MUTLULUK MUTLULUKTUR KEMANI KEÇİ ÇALSADA!

ne zaman nefes almaya başladım desem boğazım düğümleniyor. bilmiyorum ki sevdiklerim beni neden bu kadar üzüyor! içimde bir yer kimsenin tanımadığı beni bilmediği sadece kendimin olacağı bir hayat yaşamak istiyor. yazı yazmak bazen bişiler çiziktirmek gemiye binmek ya da ne bileyim işte... o da zor olmalı yalnız başına ama böylesi de zor be kardeşimm varlık içinde yokluk gibi bişi bu!
yaşlarımın izinden yüzüm yol yol, kırmızı ve de gözlerim,alev alev yanıyor.ve kandırılmışlığın verdiği eziklik taa içimde.ben ve benim içimde bir ben.ne zaman geldi ki gördü gözlerim gerçekleri bir türlü mutluluğa eremedi.küçük kırılgan ve de güçlü aynı zamanda bir ben. güçlü ben onun içinde kırılgan ben...gülerim hep ben yanılmayın bu yüzden, gözlerim bir türlü eğitilemedi bu konuda.
anlam vermek anlam kazanmak! hep bir anlam çabası niye... elbet bir de sorumluluk var. altında ezildiğim sorumluluklarımı seviyorum.. güç onlarla var!bugün fırça yememe sebep olan arkadaşlara da teşekkürlerimi sunuyorum elbette (sayın ciğerci tenzih edildiniz)hoş fırça yemek de güzel bir nebze,hatta acı çekmek de falan...sonuçta 'MUTLULUK MUTLULUKTUR KEMANI KEÇİ ÇALSA DA'-nothing hill

hep neden aşağılara bakamadığımı sorup dururum kendime. insanların aç olduğunu, kırılmış anneleri, dayak yiyen kadınları,ailesini hiç tanımamış insanları,sevgiyi tarif edemeyecek insanları neden düşünmem ben!neden benim yerimde olabilmek için hayal kuran insanları aklıma getirmem...ya da neden bazen sadece nefes almanın bile ne kadar büyük bir hediye olduğunu düşünemem...

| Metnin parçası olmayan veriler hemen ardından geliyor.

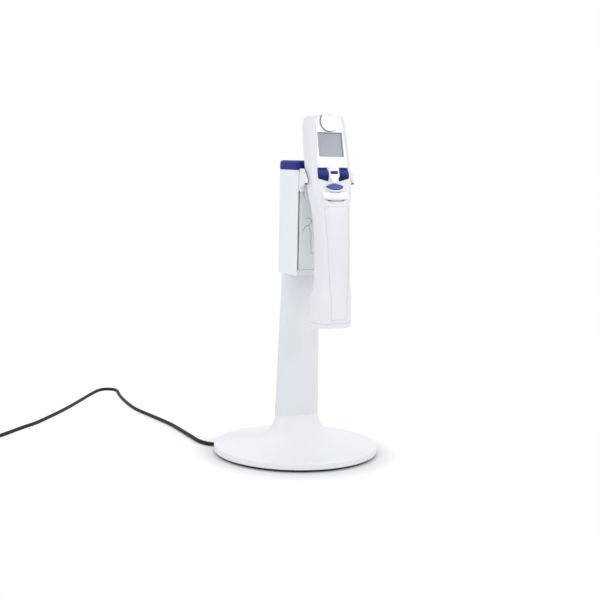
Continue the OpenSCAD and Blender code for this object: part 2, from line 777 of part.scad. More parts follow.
// Slot in the front shell for the bridge behind the ledge, which slides down and forward
bridge_w = 16;
module bridge(gap) {
    translate([-bridge_w / 2 - gap, -ledge_at - 1.5 - gap, bridge_top - bridge_h - gap])
        cube([bridge_w + 2 * gap, 5 + 2 * gap, bridge_h + 2 * gap]);
}
module ejector_slot(gap) {
    for (t = [0, ejector_travel / 2, ejector_travel])
        translate([0, -t * sin(slide_lean), -t * cos(slide_lean)]) bridge(gap);
    translate([-bridge_w / 2 - gap, -ledge_at - 4, bridge_top - bridge_h - ejector_travel * cos(slide_lean)])
        cube([bridge_w + 2 * gap, 8, ejector_travel * cos(slide_lean) + bridge_h / 2]);
}

module ejector() color([0.93, 0.94, 0.96]) hung() {
    intersection() {
        across(ledge_w, ledge_side());
        linear_extrude(head_z) ledge_plan(ledge_w, ledge_at + ledge_f + 0.4);
    }
    bridge(0);
}

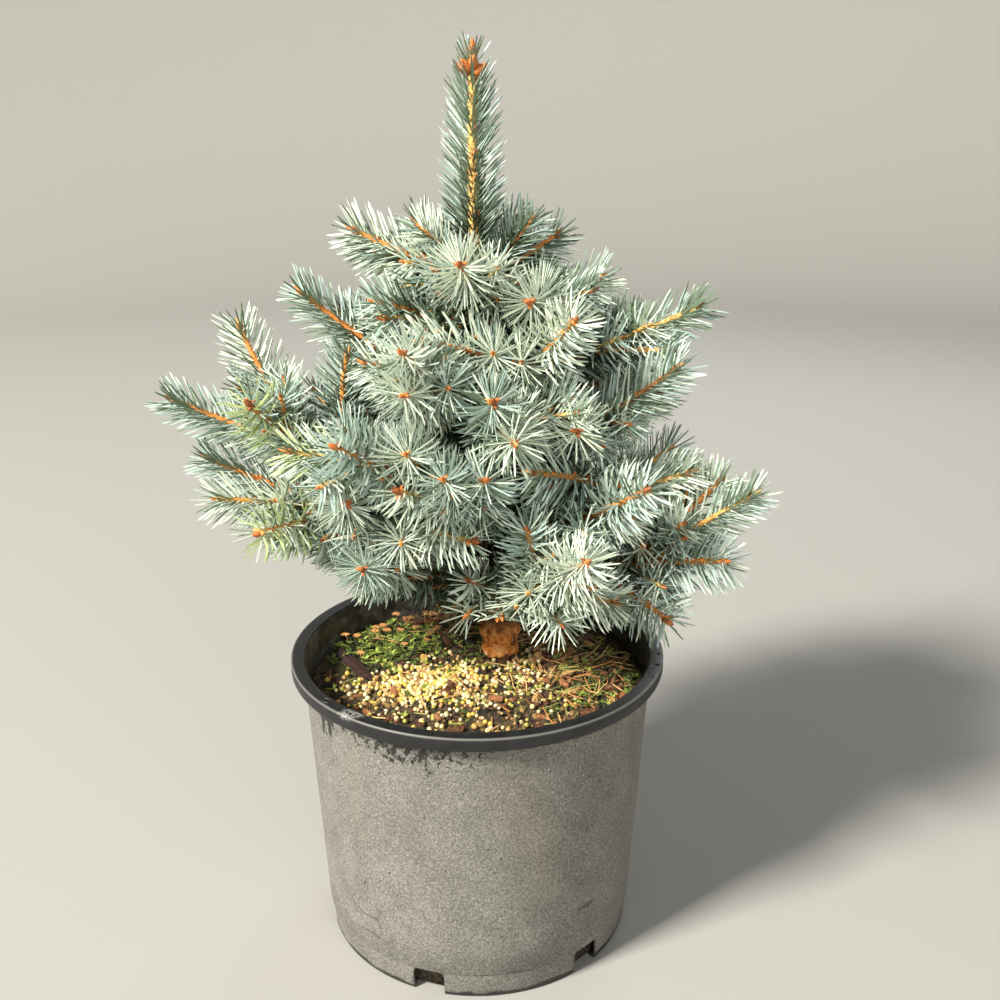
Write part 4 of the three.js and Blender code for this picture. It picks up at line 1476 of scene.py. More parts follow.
@dataclass
class Trunk:
    """The leaning trunk with its graft union, and the boughs that leave it."""

    foot: Array = field(default_factory=lambda: np.array([0.017, 0.025, 0.2083]))
    top: Array = field(default_factory=lambda: np.array([0.0, 0.025, 0.518]))
    bow: float = 0.005
    foot_radius: float = 0.011
    top_radius: float = 0.0042
    taper: float = 0.8
    flare: float = 0.004
    flare_height: float = 0.009
    graft: float = 0.0034
    graft_height: float = 0.020
    graft_spread: float = 0.013
    sides: int = 44
    rings: int = 210
    sunk: float = 0.004
    relief: float = 0.00075
    relief_scale: float = 260.0
    knob_height: float = 0.0034
    knob_spread: float = 0.014
    knob_scale: float = 180.0
    orange_height: float = 0.015
    crown_x: float = 0.008
    crown_y: float = 0.025
    bough_share: float = 0.27
    bough_radius: float = 0.0039
    stem_radius: float = 0.0026
    sag: float = 0.07
    bough_sides: int = 14
    bough_rings: int = 26
    bough_overlap: float = 0.02
    bough_relief: float = 0.00035
    bough_relief_scale: float = 420.0
    collar: float = 0.0013
    collar_share: float = 0.06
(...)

mesela beni deli gibi seven bir ailem var...tam 12 yıllık dost kavramını sindirmiş bir arkadaşım(kardeşim)...dip dipim var minik kardelenim...sevdiğim işle uğraşıyorum,istediğim mesleği okuyorum,istediğim yeri geziyorum,hala hayal kurabiliyorum,kendi ayaklarım üzerinde duruyorum,beni sevdiğine inandığım dostlarım var...VE BEN DE ONLARI YALANSIZ BİR SEVGİYLE SEVME YETENEĞİNE SAHİBİM.

bunlar elimdekilerin belki de çok küçük bir kısmı... ve ben insanları kale aldığım için üzülüyorum:S...BU ÇOK SAÇMA!sanırım ben farkına varmalıyım ve farkına varmalı insanlar. benim gören bir gözüm ve işiten kulağım var...sanırım artık GÖRMEDİM DUYMADIM BİLMİYORUM ZAMANI.